Avoid Random Airdrops and Wallet Tokens

Sometimes unknown tokens appear in your wallet without your action. Do not rush to sell or interact with them. Some fake airdrops are designed to lure users into scam websites where they approve malicious transactions.

If a random token appears in your wallet, do not connect your wallet to unknown claim pages. Do not sign approvals blindly. Your wallet signature can give scammers permission to drain assets.

Use Small Test Amounts

If you still want to explore a new token, start with a very small amount. Never put serious capital into an untested project.

A small test can help you check whether buying and selling works, whether fees are reasonable, and whether the token behaves normally. But even a successful test does not guarantee future safety because developers may change settings later if the contract allows it.
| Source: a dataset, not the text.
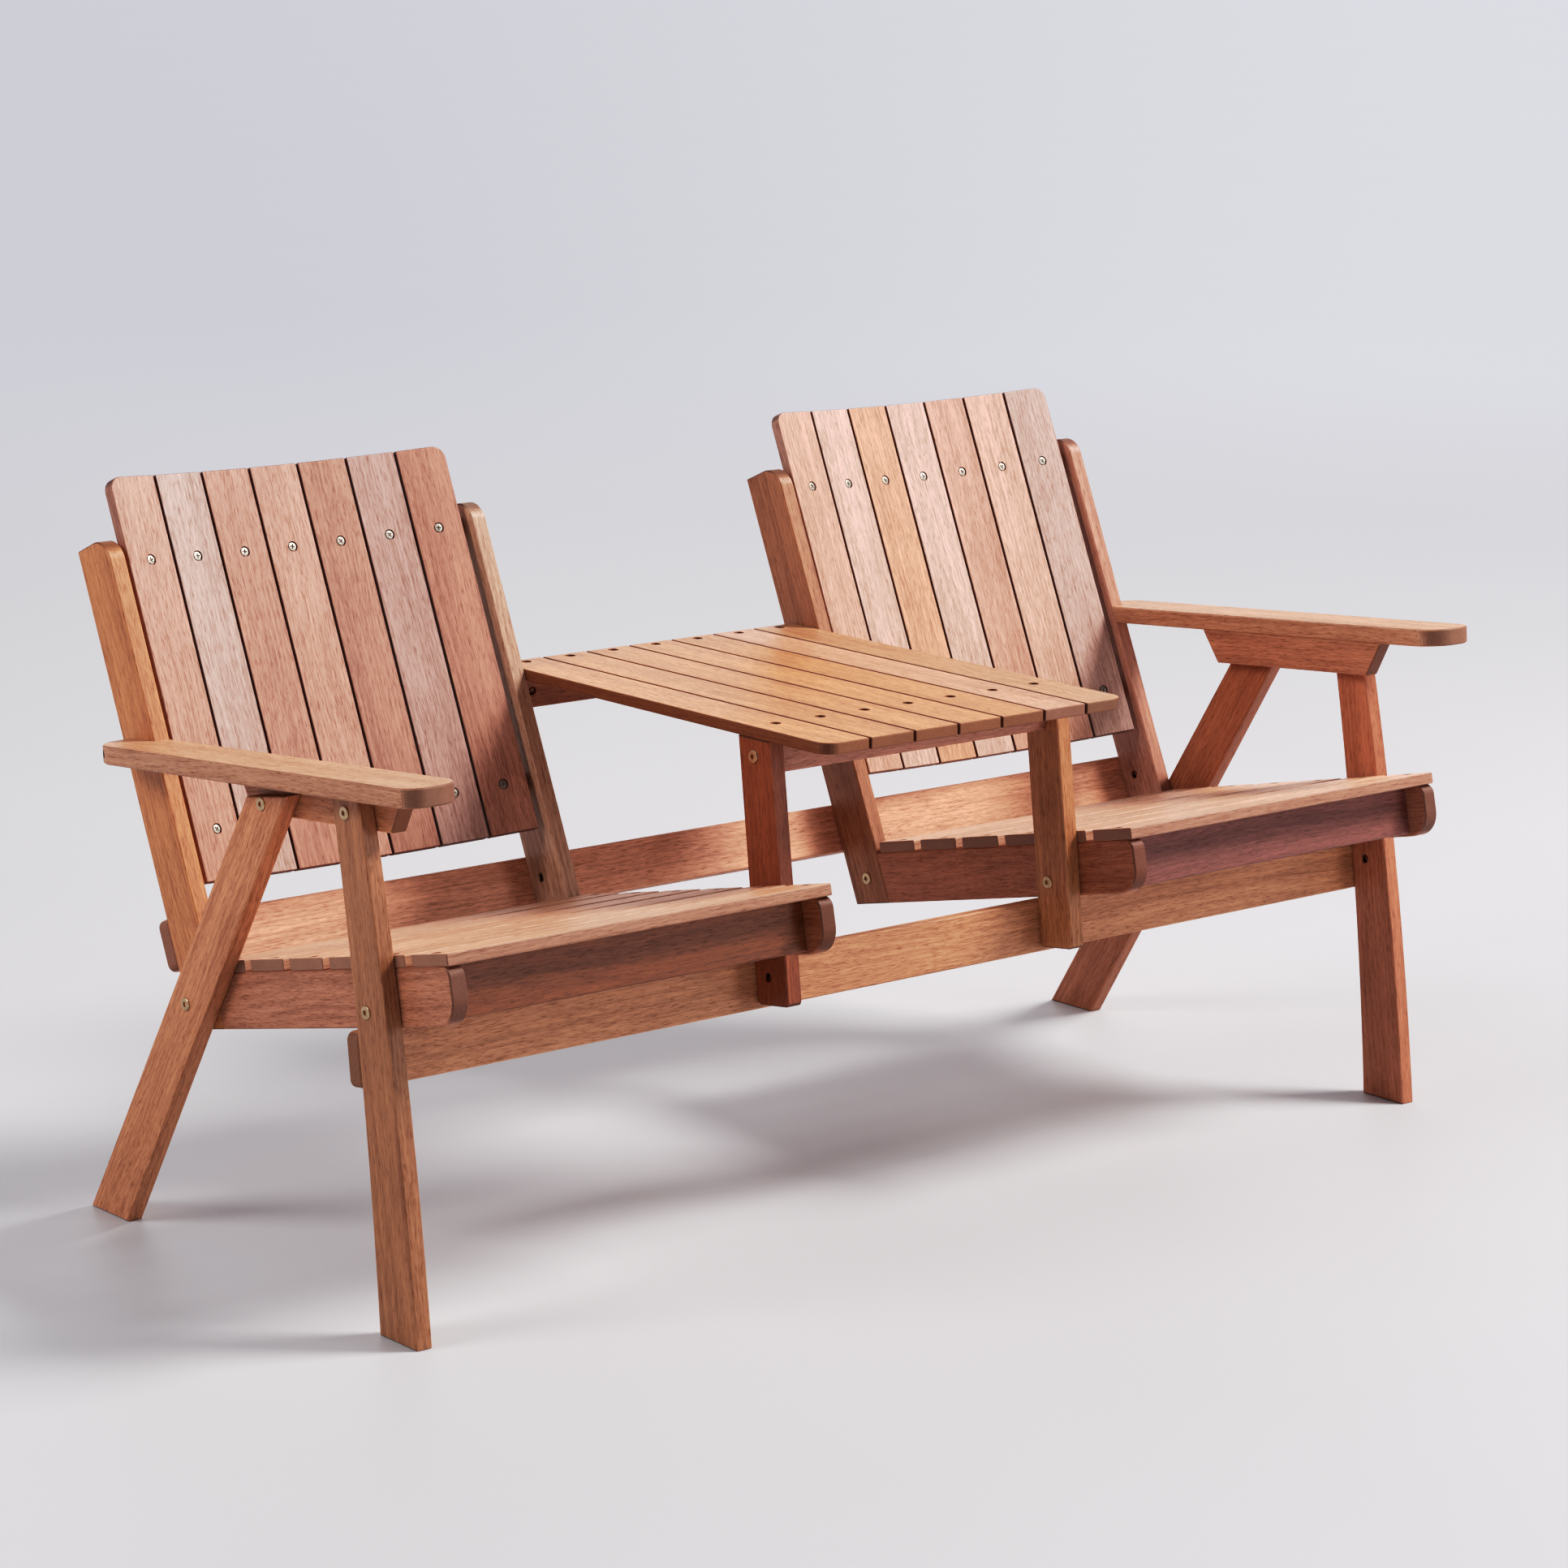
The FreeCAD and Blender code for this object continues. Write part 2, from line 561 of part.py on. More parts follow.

Keep Tax and Record-Keeping in Mind

Indian crypto users should also maintain records of token purchases, sales, swaps, wallet transfers and INR values. If you buy a fake token and later sell or swap it, tax reporting can still become confusing.

Keep contract address, transaction hash, purchase cost, sale value, exchange or wallet name and date. This helps during ITR filing and also supports your case if you need to report fraud.

FAQs

1. How can I know if a crypto token is fake?

Check the contract address, official website, holder distribution, liquidity lock, smart contract permissions, buy/sell tax and real trading activity. Do not rely only on token name or logo.

2. What is a honeypot crypto token?

A honeypot token lets users buy but makes selling difficult or impossible. It is one of the most dangerous fake-token traps for beginners.

3. Is a token safe if an influencer promotes it?

No. Influencer promotion does not prove safety. Many scams use paid hype, fake profit screenshots and urgency-based marketing to attract buyers.

4. What should I do if I already bought a fake token?

Stop adding more money. Check whether selling is possible, save transaction records, revoke risky wallet approvals if needed, and avoid connecting your wallet to unknown recovery or claim websites.